== INPUT ==
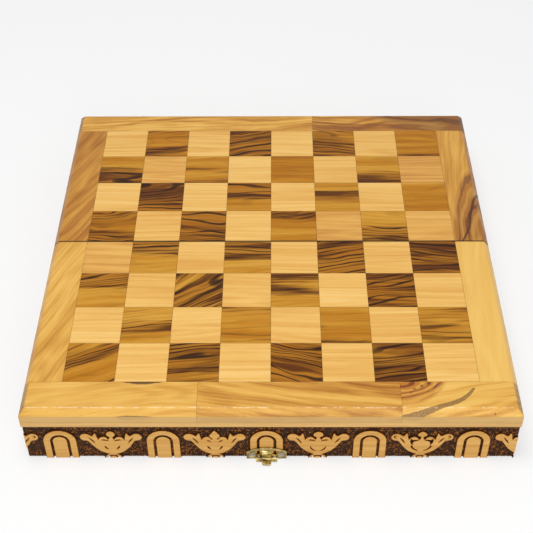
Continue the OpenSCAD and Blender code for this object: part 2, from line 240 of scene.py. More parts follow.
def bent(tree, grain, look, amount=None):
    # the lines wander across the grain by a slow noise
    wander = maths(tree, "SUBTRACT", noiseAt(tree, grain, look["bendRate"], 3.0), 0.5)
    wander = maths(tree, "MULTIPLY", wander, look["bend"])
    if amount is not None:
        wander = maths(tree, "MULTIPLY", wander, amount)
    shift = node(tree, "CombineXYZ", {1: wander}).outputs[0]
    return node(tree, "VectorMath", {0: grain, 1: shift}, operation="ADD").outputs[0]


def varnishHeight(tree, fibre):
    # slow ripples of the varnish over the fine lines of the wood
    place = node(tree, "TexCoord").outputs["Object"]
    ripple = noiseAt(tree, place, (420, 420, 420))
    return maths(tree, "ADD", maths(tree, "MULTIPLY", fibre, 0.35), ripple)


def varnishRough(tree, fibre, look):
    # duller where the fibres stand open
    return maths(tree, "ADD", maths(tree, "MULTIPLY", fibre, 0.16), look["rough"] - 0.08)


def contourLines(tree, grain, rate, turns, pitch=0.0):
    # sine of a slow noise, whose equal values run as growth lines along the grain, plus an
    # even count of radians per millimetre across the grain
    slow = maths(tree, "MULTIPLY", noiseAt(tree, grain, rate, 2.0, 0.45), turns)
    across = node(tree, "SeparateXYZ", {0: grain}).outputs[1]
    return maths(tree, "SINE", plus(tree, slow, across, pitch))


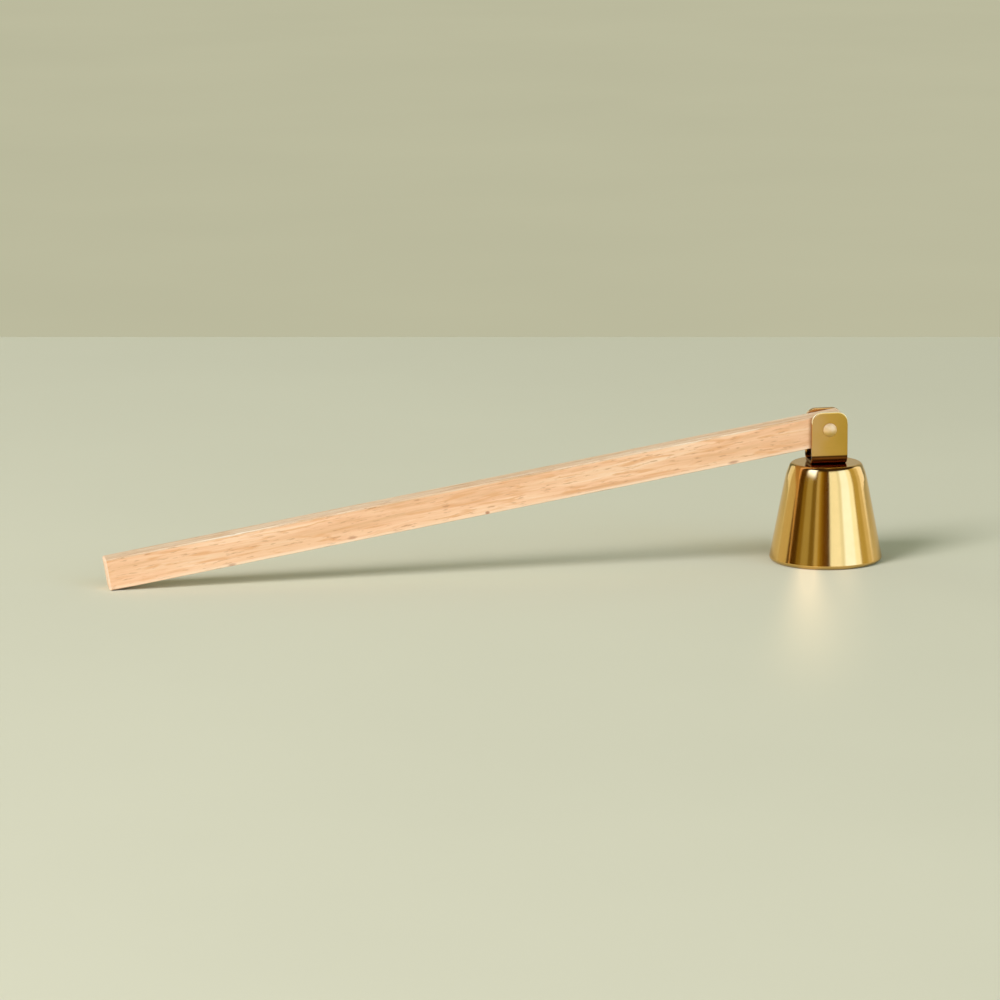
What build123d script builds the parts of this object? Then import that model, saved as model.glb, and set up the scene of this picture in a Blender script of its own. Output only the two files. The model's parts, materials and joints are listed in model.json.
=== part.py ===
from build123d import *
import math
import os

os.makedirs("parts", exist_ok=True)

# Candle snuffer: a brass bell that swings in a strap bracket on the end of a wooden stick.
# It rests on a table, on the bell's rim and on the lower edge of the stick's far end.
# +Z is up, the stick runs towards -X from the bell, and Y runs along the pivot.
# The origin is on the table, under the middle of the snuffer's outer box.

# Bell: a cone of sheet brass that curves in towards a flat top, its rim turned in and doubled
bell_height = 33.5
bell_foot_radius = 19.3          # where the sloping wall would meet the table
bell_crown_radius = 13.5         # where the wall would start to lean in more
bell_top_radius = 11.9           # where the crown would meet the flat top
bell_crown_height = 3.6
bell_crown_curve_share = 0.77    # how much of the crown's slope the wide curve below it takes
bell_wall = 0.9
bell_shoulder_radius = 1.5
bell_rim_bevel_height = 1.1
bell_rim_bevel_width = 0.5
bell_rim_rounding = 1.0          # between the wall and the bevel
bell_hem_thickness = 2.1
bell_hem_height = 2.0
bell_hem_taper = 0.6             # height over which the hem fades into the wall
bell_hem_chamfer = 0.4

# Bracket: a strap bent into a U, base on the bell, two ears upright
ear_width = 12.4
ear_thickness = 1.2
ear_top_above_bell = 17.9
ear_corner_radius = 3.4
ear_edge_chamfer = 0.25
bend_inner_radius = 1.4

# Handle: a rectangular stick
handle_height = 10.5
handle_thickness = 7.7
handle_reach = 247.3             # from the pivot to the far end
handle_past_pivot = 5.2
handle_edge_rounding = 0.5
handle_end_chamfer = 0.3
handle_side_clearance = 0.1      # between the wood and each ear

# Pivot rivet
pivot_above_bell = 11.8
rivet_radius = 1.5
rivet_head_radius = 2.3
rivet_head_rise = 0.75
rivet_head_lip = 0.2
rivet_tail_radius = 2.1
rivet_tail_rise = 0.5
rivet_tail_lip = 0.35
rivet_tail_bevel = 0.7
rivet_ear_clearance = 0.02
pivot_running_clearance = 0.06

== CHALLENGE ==
Copy out every line with the word "that".

== REPLY TO THE TASK ==
What build123d script builds the parts of this object? Then import that model, saved as model.glb, and set up the scene of this picture in a Blender script of its own. Output only the two files. The model's parts, materials and joints are listed in model.json.
# Candle snuffer: a brass bell that swings in a strap bracket on the end of a wooden stick.
# Bell: a cone of sheet brass that curves in towards a flat top, its rim turned in and doubled